The Pakistan Nuclear Nightmare

Some good comments on the article:

  • The fact is that Pakistan's dispute with India, wether on Kashmir or otherwise, is not about its security. Pakistan's dispute with India, in line with its raison d'être, is ideological, now heavily imbued with Islamic overtones. No matter how ridiculous it sounds, Pakistan views itself as India's equal and therefore seeks parity in all respects, culturally, militarily and economically. This is why it insists that any visit to India by a US president must be "balanced" by a visit to Pakistan. Of course, the reality is very different and so, as it finds itself trailing India in almost all respects, it seeks parity by seeking to retard India's growth and development by making itself a constant nuisance and threat through terrorist activity and by stoking an arms race with India that. The real problem is that the US continues to view Pakistan's actions in terms of security and keeps trying to address that through economic and military aid and pressure on India to engage and address Pakistan's "security concerns". It is this futile diplomacy to which Modi has now put a stop and this is what the West needs to do as well, i.e. stop rewarding Pakistan's bad behaviour and nuclear blackmail, otherwise things will only get worse for all of us.

  • When India sneezes Pakistan screams. And vice versa. And yet Pakistan is by the far more dangerous of the two, not because its government is less democratic (though it is) but because it's so weak. Its military is in bed with extremist groups like the Taliban and Lashkar-e-Taiba and even al-Qaeda (do we know as yet who was protecting bin Laden in Abbottabad?), and Mr. Sharif sits idly by blaming India for his nation's problems. At some point the Salafists are going to move on from Quetta and Peshawar and mount a real threat to Islamabad. Hopefully, the U.S. and Russia have jointly come up with a plan to move those nukes out of Pakistan before that happens. If not, we may, in fact, end up with a nuclear state controlled by terrorists. If so, the betting line for the continued existence of our planet will be greatly altered.

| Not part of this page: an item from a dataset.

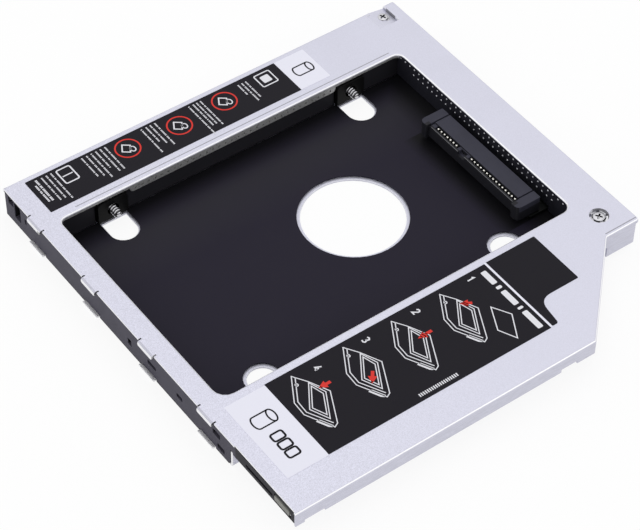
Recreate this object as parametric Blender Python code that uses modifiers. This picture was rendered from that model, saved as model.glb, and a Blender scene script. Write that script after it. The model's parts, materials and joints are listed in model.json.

  • There are well published dirty deal of the Afghan war that Pakistan dictator Zia had extracted a concession early on from Reagan that Pakistan would work with the CIA against the Soviets in Afghanistan, and in return the United States would provide massive aid and would agree to look the other way on the question of the bomb. Pakistan was considered to have great strategic importance. It provided Washington with a springboard into neighboring Afghanistan - a route for passing US weapons and cash to the mujahideen, who were battling to oust the Soviet army that had invaded in 1979. Starting point for many of the catastrophes confronting the United States today can be traced to Reagan's presidency and the great harm he manage to inflict on America like sustaining Mujahideen and turning blind eye when Pakistan was developing Nuclear weapon. History will no doubt rate Reagan near the bottom of US presidential list.

  • India did not develop nuclear weapons because of Pakistan - because it already had a conventional weapons superiority over Pakistan. In fact building nuclear weapons would ensure parity between two nuclear weapons states instead of the clear superiority in conventional weapons terms which India enjoyed starting in the 1970's. India developed nuclear weapons because China threatened to intervene in India-Pakistan military dispute and it is a nuclear weapons power. China basically made Pakistan a nuclear weapons power through illegal sale and support. India believed it needed nuclear weapons because China (Pakistan's backer and supporter) had nuclear weapons. Finally, just compare India's proliferation record with Pakistan before expressing a view - India's record is impeccable, Pakistan's a disaster.

  • Let us begin by acknowledging the reality that Pakistan is a state owned by its military rather than the other way around. This explains why Pakistan's nuclear capability is so much more dangerous. Its large and rapidly growing nuclear arsenal is controlled entirely by the military whlle India's is controlled by its elected civilian leaders. The Pakistani military views that arsenal as actual weapons of war rather than of deterrence, as evidenced by its decision to develop and deploy tactical weapons. Thus, Pakistan refuses to adopt a no-first use policy, while India does, making Pakistan the greater threat to nuclear stability in the Subcontinent. Finally, the claim that India is a threat to Pakistan's national integrity and survival used to justify unstable Pakistan having one of the world's largest nuclear stocks, is patently absurd. Why would India with its own huge developmental challenges want to take on Pakistan's nearly broke economy and conflict-ridden society. Rather, bringing us full-cirlce, the threat from India is the narrative used and hyped by the Pakistani military for seven decades to legitimize its ultimate control of Pakistan's national decision-making and its actual control of what is conservatively estimated to be a third of its economy.